**Task instructions**
In the listing that follows, the range to quote begins at the line that has "The OpenSCAD and Blender code for this object" and ends after the line that has "return piece"; quote it verbatim and add nothing.

□ □ □ □ □

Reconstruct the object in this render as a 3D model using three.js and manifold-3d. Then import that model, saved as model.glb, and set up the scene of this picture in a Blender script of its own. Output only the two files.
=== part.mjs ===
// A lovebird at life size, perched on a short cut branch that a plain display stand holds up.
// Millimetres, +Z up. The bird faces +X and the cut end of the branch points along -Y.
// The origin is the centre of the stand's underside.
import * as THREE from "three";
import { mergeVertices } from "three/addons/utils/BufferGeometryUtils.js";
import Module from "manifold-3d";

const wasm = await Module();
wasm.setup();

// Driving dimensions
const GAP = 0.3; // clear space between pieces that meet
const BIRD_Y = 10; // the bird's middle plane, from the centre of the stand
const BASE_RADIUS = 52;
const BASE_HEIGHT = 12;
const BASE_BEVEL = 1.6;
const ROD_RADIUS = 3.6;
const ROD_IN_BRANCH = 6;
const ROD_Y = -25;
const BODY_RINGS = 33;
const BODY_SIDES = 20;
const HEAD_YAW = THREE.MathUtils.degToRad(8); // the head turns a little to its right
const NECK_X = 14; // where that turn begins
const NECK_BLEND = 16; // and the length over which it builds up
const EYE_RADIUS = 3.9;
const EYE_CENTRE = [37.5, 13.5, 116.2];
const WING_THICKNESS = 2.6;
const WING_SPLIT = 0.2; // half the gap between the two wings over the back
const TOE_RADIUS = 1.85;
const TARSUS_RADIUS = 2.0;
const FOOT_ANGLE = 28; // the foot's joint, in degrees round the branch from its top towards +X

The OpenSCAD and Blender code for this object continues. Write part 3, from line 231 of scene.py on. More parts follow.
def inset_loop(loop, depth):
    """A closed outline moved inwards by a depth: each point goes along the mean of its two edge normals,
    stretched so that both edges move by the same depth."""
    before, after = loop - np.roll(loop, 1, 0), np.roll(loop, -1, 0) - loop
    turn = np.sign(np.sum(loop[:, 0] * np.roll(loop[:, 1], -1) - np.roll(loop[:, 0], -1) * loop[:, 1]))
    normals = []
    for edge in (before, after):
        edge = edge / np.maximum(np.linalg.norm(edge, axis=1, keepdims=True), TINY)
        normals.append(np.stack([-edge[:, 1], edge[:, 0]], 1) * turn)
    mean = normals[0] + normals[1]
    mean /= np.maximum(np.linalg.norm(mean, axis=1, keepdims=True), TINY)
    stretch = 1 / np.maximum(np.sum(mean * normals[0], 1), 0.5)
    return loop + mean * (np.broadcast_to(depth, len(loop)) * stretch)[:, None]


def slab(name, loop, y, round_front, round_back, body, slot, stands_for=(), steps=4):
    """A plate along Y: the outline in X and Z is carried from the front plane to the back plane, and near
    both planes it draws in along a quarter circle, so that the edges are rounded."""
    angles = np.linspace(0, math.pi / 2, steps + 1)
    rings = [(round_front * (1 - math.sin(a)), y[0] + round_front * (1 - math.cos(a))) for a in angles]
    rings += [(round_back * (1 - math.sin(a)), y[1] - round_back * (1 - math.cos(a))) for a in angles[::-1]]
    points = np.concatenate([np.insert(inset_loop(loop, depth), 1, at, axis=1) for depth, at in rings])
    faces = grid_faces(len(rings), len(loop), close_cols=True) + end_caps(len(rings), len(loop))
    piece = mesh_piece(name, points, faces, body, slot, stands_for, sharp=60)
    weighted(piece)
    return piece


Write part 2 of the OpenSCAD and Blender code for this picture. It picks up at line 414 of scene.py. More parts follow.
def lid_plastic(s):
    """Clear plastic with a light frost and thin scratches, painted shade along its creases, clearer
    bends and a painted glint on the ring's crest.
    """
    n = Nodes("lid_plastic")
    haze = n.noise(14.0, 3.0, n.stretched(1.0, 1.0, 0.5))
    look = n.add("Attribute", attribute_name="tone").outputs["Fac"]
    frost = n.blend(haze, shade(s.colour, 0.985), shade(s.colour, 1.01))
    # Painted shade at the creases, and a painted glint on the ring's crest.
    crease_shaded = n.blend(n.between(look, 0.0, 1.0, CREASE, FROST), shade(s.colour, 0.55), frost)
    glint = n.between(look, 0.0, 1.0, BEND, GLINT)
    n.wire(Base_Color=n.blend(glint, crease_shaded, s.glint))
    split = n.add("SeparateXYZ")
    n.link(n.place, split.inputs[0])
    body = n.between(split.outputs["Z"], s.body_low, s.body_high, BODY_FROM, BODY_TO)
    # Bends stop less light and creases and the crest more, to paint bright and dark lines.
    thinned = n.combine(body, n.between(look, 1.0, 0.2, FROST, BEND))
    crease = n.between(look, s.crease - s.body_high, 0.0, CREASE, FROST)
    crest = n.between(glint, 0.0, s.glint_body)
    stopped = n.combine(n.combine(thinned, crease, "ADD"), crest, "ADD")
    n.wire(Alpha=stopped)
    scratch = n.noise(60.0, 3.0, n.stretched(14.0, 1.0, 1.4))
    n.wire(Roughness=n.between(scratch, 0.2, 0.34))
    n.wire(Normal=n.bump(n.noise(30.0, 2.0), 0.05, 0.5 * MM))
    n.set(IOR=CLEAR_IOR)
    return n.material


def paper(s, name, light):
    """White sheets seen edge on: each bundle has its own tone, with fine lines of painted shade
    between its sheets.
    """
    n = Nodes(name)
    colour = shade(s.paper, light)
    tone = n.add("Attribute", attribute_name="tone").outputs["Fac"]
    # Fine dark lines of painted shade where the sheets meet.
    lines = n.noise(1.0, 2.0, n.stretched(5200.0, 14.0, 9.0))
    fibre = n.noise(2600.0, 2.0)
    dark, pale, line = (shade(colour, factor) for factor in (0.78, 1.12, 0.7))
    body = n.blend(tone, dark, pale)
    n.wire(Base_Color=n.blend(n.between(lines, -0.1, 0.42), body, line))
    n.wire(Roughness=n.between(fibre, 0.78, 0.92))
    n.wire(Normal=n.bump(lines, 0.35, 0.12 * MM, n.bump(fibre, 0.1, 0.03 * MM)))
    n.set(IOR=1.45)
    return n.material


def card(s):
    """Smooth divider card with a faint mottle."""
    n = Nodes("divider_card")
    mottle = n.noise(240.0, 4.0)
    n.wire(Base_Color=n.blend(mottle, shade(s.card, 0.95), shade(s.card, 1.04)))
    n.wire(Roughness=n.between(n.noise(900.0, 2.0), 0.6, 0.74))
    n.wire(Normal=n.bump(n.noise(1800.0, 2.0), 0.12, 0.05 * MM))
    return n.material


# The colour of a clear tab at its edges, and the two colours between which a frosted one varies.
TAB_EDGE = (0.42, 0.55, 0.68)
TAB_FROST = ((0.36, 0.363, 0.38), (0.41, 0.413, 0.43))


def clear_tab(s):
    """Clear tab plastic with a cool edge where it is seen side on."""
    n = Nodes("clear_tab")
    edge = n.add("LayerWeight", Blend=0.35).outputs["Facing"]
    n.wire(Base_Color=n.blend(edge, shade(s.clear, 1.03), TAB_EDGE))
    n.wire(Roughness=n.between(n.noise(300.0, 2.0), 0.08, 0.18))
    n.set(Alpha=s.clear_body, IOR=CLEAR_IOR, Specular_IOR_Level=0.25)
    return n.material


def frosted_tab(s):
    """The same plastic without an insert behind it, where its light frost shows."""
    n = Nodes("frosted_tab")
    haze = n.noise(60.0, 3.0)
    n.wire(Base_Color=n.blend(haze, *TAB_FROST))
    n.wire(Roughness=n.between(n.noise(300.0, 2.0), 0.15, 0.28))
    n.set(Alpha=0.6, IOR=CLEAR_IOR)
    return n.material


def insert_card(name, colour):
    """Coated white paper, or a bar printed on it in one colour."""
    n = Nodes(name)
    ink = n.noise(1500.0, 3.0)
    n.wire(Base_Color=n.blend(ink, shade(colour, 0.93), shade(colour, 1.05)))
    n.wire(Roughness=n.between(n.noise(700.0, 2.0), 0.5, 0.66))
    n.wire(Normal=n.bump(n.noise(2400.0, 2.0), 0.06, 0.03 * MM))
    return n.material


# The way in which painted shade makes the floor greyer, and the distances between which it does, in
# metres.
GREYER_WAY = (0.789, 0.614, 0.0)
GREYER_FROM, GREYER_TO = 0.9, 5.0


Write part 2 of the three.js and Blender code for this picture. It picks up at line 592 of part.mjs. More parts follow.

□ □ □ □ □

**Answer for this exercise**
The OpenSCAD and Blender code for this object continues. Write part 3, from line 231 of scene.py on. More parts follow.
def inset_loop(loop, depth):
    """A closed outline moved inwards by a depth: each point goes along the mean of its two edge normals,
    stretched so that both edges move by the same depth."""
    before, after = loop - np.roll(loop, 1, 0), np.roll(loop, -1, 0) - loop
    turn = np.sign(np.sum(loop[:, 0] * np.roll(loop[:, 1], -1) - np.roll(loop[:, 0], -1) * loop[:, 1]))
    normals = []
    for edge in (before, after):
        edge = edge / np.maximum(np.linalg.norm(edge, axis=1, keepdims=True), TINY)
        normals.append(np.stack([-edge[:, 1], edge[:, 0]], 1) * turn)
    mean = normals[0] + normals[1]
    mean /= np.maximum(np.linalg.norm(mean, axis=1, keepdims=True), TINY)
    stretch = 1 / np.maximum(np.sum(mean * normals[0], 1), 0.5)
    return loop + mean * (np.broadcast_to(depth, len(loop)) * stretch)[:, None]


def slab(name, loop, y, round_front, round_back, body, slot, stands_for=(), steps=4):
    """A plate along Y: the outline in X and Z is carried from the front plane to the back plane, and near
    both planes it draws in along a quarter circle, so that the edges are rounded."""
    angles = np.linspace(0, math.pi / 2, steps + 1)
    rings = [(round_front * (1 - math.sin(a)), y[0] + round_front * (1 - math.cos(a))) for a in angles]
    rings += [(round_back * (1 - math.sin(a)), y[1] - round_back * (1 - math.cos(a))) for a in angles[::-1]]
    points = np.concatenate([np.insert(inset_loop(loop, depth), 1, at, axis=1) for depth, at in rings])
    faces = grid_faces(len(rings), len(loop), close_cols=True) + end_caps(len(rings), len(loop))
    piece = mesh_piece(name, points, faces, body, slot, stands_for, sharp=60)
    weighted(piece)
    return piece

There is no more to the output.